If you are debating adding a home office tv to your setup, you are not alone. It is one of the most frequent requests I get from clients transitioning to permanent remote work. In this guide, we will walk through exactly how to integrate a screen into your workspace so it serves your functional needs without destroying the room's carefully planned visual weight and proportion.

Quick Decision Guide

  • Size it down: Keep the screen under 43 inches to prevent it from dominating the room's aesthetic.
  • Mind the glare: Mount the screen on a secondary wall, perpendicular to your windows, to avoid washed-out visuals.
  • Hide the tech: Utilize frame TVs or digital art displays to disguise the electronics when not actively in use.
  • Check your angles: Position the center of the screen based on your seated eye level, which is much higher in an office chair than on a living room sofa.
  • Audio matters: Pair the screen with a sleek soundbar or Bluetooth headphones to maintain a quiet, professional environment for the rest of the house.

Nailing the Layout: Where Does the Screen Go?

Managing Glare and Zoom Backgrounds

Placing a tv in home office environments requires meticulous spatial planning. If you mount it directly behind your desk, it becomes a distracting, reflective void on your video calls. If you place it directly in front of your desk, the glare from your primary window will likely make it unwatchable during daylight hours.

The sweet spot is usually a side wall, positioned at a 90-degree angle to your primary natural light source.
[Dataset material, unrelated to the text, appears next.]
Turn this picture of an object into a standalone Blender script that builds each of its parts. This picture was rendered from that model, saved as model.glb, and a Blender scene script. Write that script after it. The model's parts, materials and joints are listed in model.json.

This placement allows you to glance over at the screen when necessary, keeps it out of your webcam's field of view, and minimizes the harsh reflections that cause eye strain during long workdays.
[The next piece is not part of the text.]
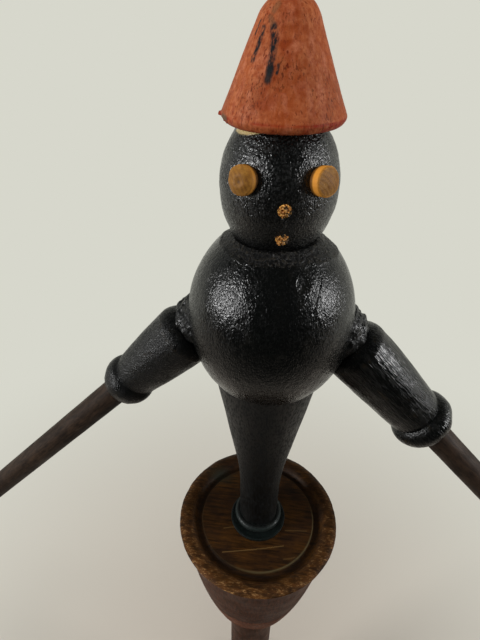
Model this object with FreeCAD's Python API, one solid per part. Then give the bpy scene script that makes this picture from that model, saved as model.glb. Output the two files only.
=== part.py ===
# Wooden balancing toy: a turned figure that stands on a steel ball in a brass cup on top of
# a turned stand, and stays upright because its long arms carry weighted balls below the cup.
# Millimetres. +Z is up. The origin is on the ground, on the axis of the stand, and the arms
# lie along X. The figure faces -Y.
import FreeCAD, Part
import math
import os

from FreeCAD import Placement, Rotation, Vector

# Clearances
GLUE_GAP = 0.05          # radial gap of a glued dowel, peg or rod in its hole
RUN_GAP = 0.05           # radial gap of the two running fits at the pivot
HOLE_END_GAP = 0.5       # air left beyond the end of a dowel
ROCK_ROOM = 0.2          # least air under the foot when it rocks furthest

# Stand
PLATFORM_HEIGHT = 260.0  # top face of the platform above the ground
PLATFORM_THICKNESS = 3.0
PLATFORM_RADIUS = 28.1
PLATFORM_FACE_RADIUS = 19.9
GROOVE_WIDTH = 2.7
GROOVE_HOLLOW = 1.0
GROOVE_END_DROP = 0.5
RIM_CROWN = 1.15
RIM_EDGE_RISE = 0.2
RIM_UNDERCUT = 1.1
RIM_EDGE_DROP = 2.0
BELL_HEIGHT = 33.3
BELL_CURVE_RADIUS = 27.7
BELL_CURVE_HALF_HEIGHT = 110.9
BELL_CURVE_RISE = 33.7   # centre of the bell's curve above the platform's face
BAND_HEIGHT = 16.7
BAND_ROUND = 2.4
STEM_RADIUS = 9.5
STEM_TENON_RADIUS = 7.0
STEM_TENON_IN_BELL = 12.0
STEM_FOOT_TENON_RADIUS = 6.0
STEM_FOOT_TENON_LENGTH = 7.0
STEM_FLARE_RADIUS = 15.5
STEM_FLARE_HEIGHT = 17.0
STEM_FLARE_HOLLOW = 1.8
STEM_WAIST_RADIUS = 8.2  # below and above the vase
STEM_RING_RADIUS = 12.2
STEM_RING_HEIGHT = 6.0
VASE_RADIUS = 15.0
VASE_HEIGHT = 84.0
VASE_BELLY_RISE = 26.0   # fullest section above the foot of the vase
BASE_RADIUS = 46.0
BASE_EDGE = 7.0
BASE_EDGE_ROUND = 1.5
BASE_HEIGHT = 13.5
BASE_BOSS_RADIUS = 19.0
BASE_HOLLOW = 1.6

# Pivot
BALL_RADIUS = 1.8
BALL_RISE = 1.5          # centre of the pivot ball above the platform's face
SEAT_SET_BACK = 0.75     # rims of the cup and the socket above and below the ball's centre
CUP_RADIUS = 3.0
CUP_DEPTH = 6.0          # bottom of the brass cup below the platform's face
SOCKET_RADIUS = 3.0
SOCKET_LENGTH = 9.0
ROCK_DEGREES = 10.0      # rocking each way, front to back and side to side
RING_RADIUS = 9.6
RING_LIP_WIDTH = 0.65
RING_LIP_HEIGHT = 1.0
RING_FLOOR = 0.5

# Leg
LEG_TOP_HEIGHT = 73.0    # joint of leg and torso above the platform's face
LEG_TOP_RADIUS = 14.2
LEG_TAPER = 0.166        # radius lost for each millimetre down
ANKLE_RADIUS = 6.5
ANKLE_BLEND = 10.0       # length of the curve on each side of the ankle's corner
FOOT_BEAD_RADIUS = 6.9   # to the middle of the bead's section
FOOT_BEAD_ROUND = 1.3
SEAM_GROOVE = 0.45

# Torso, head and hat
TORSO_HEIGHT = 38.5
TORSO_RADIUS = 20.4
TORSO_HALF_HEIGHT = 24.7
TORSO_WAIST = 16.8       # widest section above the torso's foot
HEAD_HEIGHT = 22.9
HEAD_RADIUS = 12.25
HEAD_HALF_HEIGHT = 15.8
HEAD_WAIST = 10.75       # widest section above the head's foot
HAT_RIM_RADIUS = 11.85
HAT_RIM_ROUND = 1.5
HAT_TAPER = 0.43         # radius lost for each millimetre up
HAT_TIP_RADIUS = 5.8
LEG_DOWEL_RADIUS = 4.0
NECK_DOWEL_RADIUS = 3.0
HAT_DOWEL_RADIUS = 2.5
LEG_DOWEL_DEPTH = 14.0   # each way from the joint
NECK_DOWEL_DEPTH = 10.0
HAT_DOWEL_DEPTH = 9.0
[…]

Disguising the Tech: Style Over Screens

The Magic of Gallery Walls

A massive plastic bezel kills the vibe of a sophisticated study. To maintain a cohesive aesthetic, treat the television like a piece of art. Building a gallery wall around a matte-screen frame TV is a highly effective way to reduce the visual weight of the electronics.

By surrounding the screen with physical frames, canvas prints, and mixed media, the television blends into the architecture of the room. When you turn it off, it displays a watercolor or vintage sketch, completely masking its true function. If a frame TV is out of budget, consider mounting a standard screen inside a dark-painted built-in bookcase, where the shadows naturally obscure the black screen.
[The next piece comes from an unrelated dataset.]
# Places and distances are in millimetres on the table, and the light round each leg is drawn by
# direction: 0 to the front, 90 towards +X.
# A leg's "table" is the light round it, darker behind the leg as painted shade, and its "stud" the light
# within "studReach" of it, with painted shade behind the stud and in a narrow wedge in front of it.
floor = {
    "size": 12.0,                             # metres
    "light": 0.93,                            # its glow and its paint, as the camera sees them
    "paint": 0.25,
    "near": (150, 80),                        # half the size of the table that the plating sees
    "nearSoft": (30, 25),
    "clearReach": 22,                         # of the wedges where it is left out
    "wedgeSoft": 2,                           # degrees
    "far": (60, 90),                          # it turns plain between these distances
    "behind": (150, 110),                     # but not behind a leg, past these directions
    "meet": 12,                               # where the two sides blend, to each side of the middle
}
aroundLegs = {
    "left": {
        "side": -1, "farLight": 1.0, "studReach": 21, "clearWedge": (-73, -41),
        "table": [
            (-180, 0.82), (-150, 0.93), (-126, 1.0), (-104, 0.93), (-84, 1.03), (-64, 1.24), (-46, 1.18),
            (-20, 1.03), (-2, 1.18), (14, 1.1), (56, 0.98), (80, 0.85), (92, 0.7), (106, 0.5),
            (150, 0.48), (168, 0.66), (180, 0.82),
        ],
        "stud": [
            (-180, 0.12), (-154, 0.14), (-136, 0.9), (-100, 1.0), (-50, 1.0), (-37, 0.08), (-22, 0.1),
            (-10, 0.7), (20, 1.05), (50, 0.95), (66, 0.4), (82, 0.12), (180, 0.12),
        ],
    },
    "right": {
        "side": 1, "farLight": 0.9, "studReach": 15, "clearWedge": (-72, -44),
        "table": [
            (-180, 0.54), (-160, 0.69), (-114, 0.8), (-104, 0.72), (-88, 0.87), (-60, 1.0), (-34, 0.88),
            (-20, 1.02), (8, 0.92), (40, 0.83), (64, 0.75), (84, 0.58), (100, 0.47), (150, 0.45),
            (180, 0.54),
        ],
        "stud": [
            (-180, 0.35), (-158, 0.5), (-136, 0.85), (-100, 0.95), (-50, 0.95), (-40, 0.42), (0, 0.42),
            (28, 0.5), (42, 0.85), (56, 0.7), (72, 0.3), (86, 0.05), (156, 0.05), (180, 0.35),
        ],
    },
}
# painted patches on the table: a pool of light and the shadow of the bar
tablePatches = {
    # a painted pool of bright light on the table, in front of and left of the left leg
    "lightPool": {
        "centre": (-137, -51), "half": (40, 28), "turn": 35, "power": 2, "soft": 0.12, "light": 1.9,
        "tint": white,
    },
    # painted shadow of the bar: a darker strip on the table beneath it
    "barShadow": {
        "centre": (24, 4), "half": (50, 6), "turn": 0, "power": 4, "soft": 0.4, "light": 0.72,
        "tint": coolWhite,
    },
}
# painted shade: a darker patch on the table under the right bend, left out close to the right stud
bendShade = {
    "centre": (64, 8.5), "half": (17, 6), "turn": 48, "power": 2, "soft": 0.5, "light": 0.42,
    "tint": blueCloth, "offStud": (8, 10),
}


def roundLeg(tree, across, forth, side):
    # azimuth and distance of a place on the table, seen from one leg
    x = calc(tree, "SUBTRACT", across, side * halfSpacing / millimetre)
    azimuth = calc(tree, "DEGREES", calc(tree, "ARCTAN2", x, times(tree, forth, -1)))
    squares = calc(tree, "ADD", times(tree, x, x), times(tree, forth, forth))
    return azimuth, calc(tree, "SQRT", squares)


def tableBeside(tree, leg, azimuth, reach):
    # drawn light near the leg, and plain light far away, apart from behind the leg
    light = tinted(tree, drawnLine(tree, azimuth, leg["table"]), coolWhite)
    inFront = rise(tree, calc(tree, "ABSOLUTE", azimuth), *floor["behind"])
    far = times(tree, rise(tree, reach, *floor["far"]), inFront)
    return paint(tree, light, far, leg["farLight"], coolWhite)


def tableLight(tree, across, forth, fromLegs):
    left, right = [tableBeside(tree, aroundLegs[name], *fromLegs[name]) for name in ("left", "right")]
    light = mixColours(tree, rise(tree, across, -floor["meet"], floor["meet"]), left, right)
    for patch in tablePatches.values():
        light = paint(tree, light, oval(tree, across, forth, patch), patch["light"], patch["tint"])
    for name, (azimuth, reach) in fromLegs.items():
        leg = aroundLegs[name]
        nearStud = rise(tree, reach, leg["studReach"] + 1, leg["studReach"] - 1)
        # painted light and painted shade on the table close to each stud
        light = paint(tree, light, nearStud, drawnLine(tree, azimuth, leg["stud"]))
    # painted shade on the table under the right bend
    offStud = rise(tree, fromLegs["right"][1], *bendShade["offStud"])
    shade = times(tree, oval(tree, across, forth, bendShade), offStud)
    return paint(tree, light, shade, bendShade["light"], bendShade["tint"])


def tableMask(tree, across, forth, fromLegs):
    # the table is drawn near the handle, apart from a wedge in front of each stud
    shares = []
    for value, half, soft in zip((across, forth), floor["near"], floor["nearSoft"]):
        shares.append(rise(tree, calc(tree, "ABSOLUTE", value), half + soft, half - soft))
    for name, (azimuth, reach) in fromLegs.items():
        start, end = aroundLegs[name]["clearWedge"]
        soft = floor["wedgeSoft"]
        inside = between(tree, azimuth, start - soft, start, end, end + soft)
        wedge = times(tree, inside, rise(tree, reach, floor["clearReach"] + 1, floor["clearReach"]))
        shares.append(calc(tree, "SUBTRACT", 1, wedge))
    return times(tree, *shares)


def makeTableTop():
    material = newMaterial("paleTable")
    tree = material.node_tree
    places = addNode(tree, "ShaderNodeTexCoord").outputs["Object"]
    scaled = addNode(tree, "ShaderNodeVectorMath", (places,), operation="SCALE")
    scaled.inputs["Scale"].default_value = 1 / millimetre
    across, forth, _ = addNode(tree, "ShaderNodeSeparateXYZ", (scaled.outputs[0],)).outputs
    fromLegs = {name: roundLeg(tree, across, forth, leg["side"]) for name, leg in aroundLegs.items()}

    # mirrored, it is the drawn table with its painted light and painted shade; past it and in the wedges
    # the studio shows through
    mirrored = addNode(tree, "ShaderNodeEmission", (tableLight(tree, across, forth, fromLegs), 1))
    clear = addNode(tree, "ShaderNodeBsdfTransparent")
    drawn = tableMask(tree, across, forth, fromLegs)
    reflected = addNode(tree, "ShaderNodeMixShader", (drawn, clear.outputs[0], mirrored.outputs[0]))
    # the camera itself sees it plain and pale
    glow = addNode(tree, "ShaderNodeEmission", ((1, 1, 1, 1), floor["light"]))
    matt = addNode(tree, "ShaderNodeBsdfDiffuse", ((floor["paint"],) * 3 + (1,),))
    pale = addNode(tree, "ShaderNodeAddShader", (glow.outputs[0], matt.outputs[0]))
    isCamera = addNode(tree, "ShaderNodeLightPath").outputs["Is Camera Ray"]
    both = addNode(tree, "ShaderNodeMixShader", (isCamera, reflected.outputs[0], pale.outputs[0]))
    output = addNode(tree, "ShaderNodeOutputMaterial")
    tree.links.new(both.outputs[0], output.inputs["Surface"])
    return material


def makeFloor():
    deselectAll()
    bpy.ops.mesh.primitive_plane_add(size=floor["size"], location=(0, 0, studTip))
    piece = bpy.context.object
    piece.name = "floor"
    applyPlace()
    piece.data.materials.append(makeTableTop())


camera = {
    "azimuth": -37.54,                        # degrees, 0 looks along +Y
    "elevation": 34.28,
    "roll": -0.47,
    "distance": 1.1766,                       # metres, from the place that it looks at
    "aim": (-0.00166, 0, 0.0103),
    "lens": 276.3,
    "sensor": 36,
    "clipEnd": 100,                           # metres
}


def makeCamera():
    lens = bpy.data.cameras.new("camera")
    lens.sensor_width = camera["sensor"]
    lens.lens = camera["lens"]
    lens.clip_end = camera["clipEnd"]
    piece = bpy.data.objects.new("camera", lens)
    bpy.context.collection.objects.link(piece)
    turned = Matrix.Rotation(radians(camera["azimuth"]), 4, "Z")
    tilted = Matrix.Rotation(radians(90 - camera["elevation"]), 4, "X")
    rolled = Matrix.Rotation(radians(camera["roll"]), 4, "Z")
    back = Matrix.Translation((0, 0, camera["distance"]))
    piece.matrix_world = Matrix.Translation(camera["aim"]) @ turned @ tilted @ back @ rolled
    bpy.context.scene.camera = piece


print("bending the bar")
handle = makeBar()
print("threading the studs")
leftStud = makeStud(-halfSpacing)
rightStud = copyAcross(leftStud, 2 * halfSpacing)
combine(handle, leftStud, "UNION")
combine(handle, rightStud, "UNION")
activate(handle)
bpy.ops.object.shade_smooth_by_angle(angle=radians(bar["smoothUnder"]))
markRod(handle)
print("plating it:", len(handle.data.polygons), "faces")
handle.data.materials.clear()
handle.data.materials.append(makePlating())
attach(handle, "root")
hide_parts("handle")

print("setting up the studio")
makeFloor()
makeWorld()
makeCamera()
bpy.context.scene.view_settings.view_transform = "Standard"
Function First: Viewing Angles and Posture

Getting the Height Right

One of the most common mistakes people make is mounting their office screen at standard living room height. When you are sitting in an ergonomic desk chair, your posture is upright, and your eye level is significantly higher than when you are sinking into a plush sectional sofa.

Measure your seated eye level at your desk—usually around 42 to 48 inches off the floor—and use that measurement as your baseline for the center of the screen. If you use a standing desk, consider installing an articulating mount. This allows you to tilt the screen slightly downward when you are seated and push it flush against the wall when you raise your desk to stand.

Designer's Honest Take: Lessons from My Own Office

Two years ago, I decided I needed a screen in my own study to review digital floor plans and occasionally stream a morning design show. I bought a standard 50-inch LED and mounted it right above my walnut credenza. I learned the hard way that a glossy screen in a sunlit room acts like a giant, distorted mirror. Every time I turned around, I was blinded by the reflection of my south-facing window.

I also quickly realized that 50 inches is aggressively large for a standard 10x12 foot room; it threw off the entire scale of the space and made the room feel cramped. After three months of annoyance, I swapped it out for a 32-inch matte-finish monitor on a swing arm, tucked neatly into the corner of my bookshelf. It looks intentional, doesn't dominate the room, and actually gets used without giving me a headache.

Frequently Asked Questions

What size TV is best for a home office?

For most North American spare-bedroom offices (typically 10x10 to 12x12 feet), a 32-inch to 43-inch screen is ideal. Anything larger disrupts the room's proportion, overwhelms the negative space, and feels entirely too dominant for a work environment.

How do I hide the cords in a home office setup?

If you cannot run cables directly behind the drywall, use paintable cord covers that seamlessly match your wall color. Alternatively, strategically place a tall potted plant, like an olive tree or fiddle leaf fig, or a floor lamp to organically obscure the vertical drop of the wires.

Is a TV in the home office too distracting?

It depends entirely on your personal work habits. If you lack discipline, it can certainly be a productivity killer. However, many professionals use it strictly for ambient noise, running financial news tickers, or as a secondary wireless casting monitor for reviewing large presentations.